Plow Boy-Ebay has a whole help section dedicated to selling on ebay stores. I had an ebay store for a while but found that I got more action by listing in auctions especially when a bidding war ensued for one of my sales. If someone is bidding your product up you don't want one listed in your ebay store at a buy it now price for cheaper than your bids are drawing. I guess it really depends what your selling and if you need a lot of store front and listings as opposed to items that get fast bids and may not have as much competition for sales. Do I make sense...Probably not.


----------



## Plow Boy (Jan 1, 2004)

i agree. I think I will forget the store and list a few thins at a time.
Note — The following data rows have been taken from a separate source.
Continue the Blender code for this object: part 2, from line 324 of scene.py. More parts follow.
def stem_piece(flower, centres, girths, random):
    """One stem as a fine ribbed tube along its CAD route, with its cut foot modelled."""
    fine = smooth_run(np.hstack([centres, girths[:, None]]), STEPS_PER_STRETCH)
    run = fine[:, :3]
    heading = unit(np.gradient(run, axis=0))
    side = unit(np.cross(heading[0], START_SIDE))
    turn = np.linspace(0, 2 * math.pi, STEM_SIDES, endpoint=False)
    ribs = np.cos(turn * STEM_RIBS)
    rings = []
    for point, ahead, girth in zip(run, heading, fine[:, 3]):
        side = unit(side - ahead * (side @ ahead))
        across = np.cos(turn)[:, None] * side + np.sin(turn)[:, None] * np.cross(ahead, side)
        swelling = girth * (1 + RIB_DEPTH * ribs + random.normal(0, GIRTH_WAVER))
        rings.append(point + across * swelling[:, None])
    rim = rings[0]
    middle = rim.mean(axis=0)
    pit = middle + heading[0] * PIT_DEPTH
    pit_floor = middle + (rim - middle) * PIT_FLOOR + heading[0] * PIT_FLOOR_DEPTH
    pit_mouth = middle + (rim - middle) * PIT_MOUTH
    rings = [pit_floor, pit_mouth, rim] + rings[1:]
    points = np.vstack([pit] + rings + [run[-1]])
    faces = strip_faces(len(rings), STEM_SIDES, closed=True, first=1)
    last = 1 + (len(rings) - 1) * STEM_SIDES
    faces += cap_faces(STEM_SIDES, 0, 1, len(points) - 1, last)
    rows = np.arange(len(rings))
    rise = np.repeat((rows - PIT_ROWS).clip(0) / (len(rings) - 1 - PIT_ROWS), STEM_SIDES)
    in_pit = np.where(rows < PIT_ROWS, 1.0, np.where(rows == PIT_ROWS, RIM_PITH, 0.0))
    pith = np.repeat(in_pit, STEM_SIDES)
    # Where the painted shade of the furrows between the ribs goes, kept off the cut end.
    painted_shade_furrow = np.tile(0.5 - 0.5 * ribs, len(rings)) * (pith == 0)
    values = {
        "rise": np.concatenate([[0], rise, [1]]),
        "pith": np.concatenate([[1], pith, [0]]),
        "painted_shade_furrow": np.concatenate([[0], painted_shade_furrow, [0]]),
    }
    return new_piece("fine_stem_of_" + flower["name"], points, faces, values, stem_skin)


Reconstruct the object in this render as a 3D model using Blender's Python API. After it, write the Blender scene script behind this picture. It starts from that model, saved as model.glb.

I do like the bidding wars i get. 

Thanks


----------



## happychick (Sep 20, 2010)

We sold things weekly on eBay at auction for about a year before upgrading to a store. There are certain requirements to be a store, top rated, having sold over $250, been an eBay member for more then 90 days, etc etc. It's only $16 a month, you save loads on fees if you are selling alot of items over $50. Depends on what you selling though. 

You can check ours out in my signature link to get an idea of what one looks like.

Hope this helps you!


----------



## ErinP (Aug 23, 2007)

It also depends on _what_ you're selling. 

If you're selling unique items only, a store might not make a whole lot of sense and auctions would be the way to go. 
On the other hand, if you're selling multiples of the same thing (fabric, in my case), a store makes sense because then you can create categories within your store for people to more easily find what they're after.


----------